# What the task requires:
Write out the listing below from the line containing "frame = import_model()" to its last line, unaltered, ends included.

# Dataset excerpt:

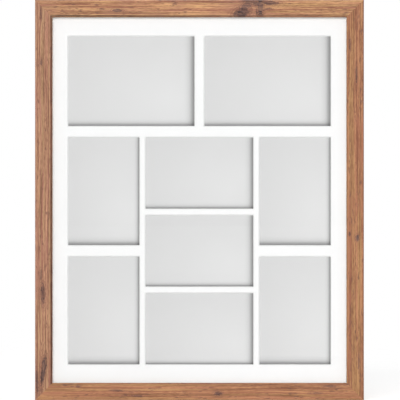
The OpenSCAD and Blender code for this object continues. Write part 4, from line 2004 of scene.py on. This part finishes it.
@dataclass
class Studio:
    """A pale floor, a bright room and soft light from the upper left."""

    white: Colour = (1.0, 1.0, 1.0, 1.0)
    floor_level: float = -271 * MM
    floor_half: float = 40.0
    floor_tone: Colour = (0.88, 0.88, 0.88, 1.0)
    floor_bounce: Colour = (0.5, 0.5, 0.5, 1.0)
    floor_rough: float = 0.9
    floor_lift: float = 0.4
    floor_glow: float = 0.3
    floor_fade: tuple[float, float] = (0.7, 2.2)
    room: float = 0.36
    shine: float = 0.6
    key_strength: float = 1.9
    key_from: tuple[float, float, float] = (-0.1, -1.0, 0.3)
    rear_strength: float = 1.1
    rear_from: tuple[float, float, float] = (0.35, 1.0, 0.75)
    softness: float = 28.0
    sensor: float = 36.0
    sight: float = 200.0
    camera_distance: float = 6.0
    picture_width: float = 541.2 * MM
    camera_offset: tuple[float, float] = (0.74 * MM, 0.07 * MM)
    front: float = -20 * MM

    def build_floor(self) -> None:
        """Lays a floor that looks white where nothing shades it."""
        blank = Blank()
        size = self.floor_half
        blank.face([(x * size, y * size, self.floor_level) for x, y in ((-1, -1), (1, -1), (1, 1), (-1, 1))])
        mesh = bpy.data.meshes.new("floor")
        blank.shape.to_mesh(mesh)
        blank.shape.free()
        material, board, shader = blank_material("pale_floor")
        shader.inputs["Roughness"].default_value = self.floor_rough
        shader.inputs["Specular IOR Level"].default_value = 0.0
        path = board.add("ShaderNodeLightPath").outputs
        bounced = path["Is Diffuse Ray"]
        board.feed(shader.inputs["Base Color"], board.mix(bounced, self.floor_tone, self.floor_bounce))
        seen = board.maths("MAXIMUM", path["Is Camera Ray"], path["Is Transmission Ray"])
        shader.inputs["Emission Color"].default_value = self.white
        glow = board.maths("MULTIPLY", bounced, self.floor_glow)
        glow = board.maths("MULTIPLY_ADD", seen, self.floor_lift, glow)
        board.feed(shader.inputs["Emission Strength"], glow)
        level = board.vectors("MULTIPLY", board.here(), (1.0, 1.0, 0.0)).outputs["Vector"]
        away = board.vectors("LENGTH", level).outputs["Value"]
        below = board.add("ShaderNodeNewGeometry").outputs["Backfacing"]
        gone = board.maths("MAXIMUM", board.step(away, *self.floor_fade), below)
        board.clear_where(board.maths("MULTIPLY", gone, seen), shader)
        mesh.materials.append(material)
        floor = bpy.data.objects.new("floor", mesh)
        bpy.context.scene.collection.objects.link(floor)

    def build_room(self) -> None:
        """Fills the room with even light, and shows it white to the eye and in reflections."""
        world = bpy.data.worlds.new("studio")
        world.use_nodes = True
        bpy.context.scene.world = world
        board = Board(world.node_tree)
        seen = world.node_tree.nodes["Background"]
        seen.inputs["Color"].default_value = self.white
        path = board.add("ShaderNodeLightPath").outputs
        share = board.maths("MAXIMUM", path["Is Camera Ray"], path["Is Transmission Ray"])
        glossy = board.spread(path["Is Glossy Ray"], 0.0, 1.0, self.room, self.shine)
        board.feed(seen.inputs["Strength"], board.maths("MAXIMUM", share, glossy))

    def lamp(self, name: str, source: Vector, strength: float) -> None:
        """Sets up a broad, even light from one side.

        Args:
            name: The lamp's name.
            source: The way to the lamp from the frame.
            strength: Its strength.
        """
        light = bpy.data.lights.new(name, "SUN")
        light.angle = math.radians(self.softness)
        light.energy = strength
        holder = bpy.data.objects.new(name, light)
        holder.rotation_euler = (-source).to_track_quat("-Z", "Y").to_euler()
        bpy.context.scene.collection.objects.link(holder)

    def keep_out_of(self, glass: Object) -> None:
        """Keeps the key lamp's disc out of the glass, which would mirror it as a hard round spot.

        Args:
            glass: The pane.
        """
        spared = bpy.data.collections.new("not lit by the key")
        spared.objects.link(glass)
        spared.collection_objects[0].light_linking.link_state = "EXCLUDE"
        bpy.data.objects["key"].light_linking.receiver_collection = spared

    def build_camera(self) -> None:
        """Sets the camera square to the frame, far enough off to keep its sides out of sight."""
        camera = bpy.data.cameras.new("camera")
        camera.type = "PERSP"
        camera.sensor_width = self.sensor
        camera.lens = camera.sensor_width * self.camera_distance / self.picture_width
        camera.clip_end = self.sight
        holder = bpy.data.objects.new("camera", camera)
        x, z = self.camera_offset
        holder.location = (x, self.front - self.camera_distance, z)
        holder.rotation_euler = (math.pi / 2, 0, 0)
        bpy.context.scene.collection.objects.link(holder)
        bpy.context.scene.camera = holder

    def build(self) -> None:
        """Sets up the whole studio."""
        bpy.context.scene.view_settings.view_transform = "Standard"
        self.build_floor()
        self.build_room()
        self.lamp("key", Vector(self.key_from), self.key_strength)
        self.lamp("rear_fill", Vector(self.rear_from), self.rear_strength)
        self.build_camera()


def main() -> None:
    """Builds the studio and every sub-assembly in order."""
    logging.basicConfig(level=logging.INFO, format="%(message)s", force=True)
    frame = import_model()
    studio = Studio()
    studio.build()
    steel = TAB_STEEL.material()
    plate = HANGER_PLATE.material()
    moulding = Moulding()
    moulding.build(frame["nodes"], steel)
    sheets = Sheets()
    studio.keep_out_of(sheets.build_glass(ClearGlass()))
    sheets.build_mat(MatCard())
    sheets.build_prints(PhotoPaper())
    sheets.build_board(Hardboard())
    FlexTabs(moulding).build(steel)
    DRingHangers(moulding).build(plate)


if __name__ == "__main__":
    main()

# Problem solution:
    frame = import_model()
    studio = Studio()
    studio.build()
    steel = TAB_STEEL.material()
    plate = HANGER_PLATE.material()
    moulding = Moulding()
    moulding.build(frame["nodes"], steel)
    sheets = Sheets()
    studio.keep_out_of(sheets.build_glass(ClearGlass()))
    sheets.build_mat(MatCard())
    sheets.build_prints(PhotoPaper())
    sheets.build_board(Hardboard())
    FlexTabs(moulding).build(steel)
    DRingHangers(moulding).build(plate)


if __name__ == "__main__":
    main()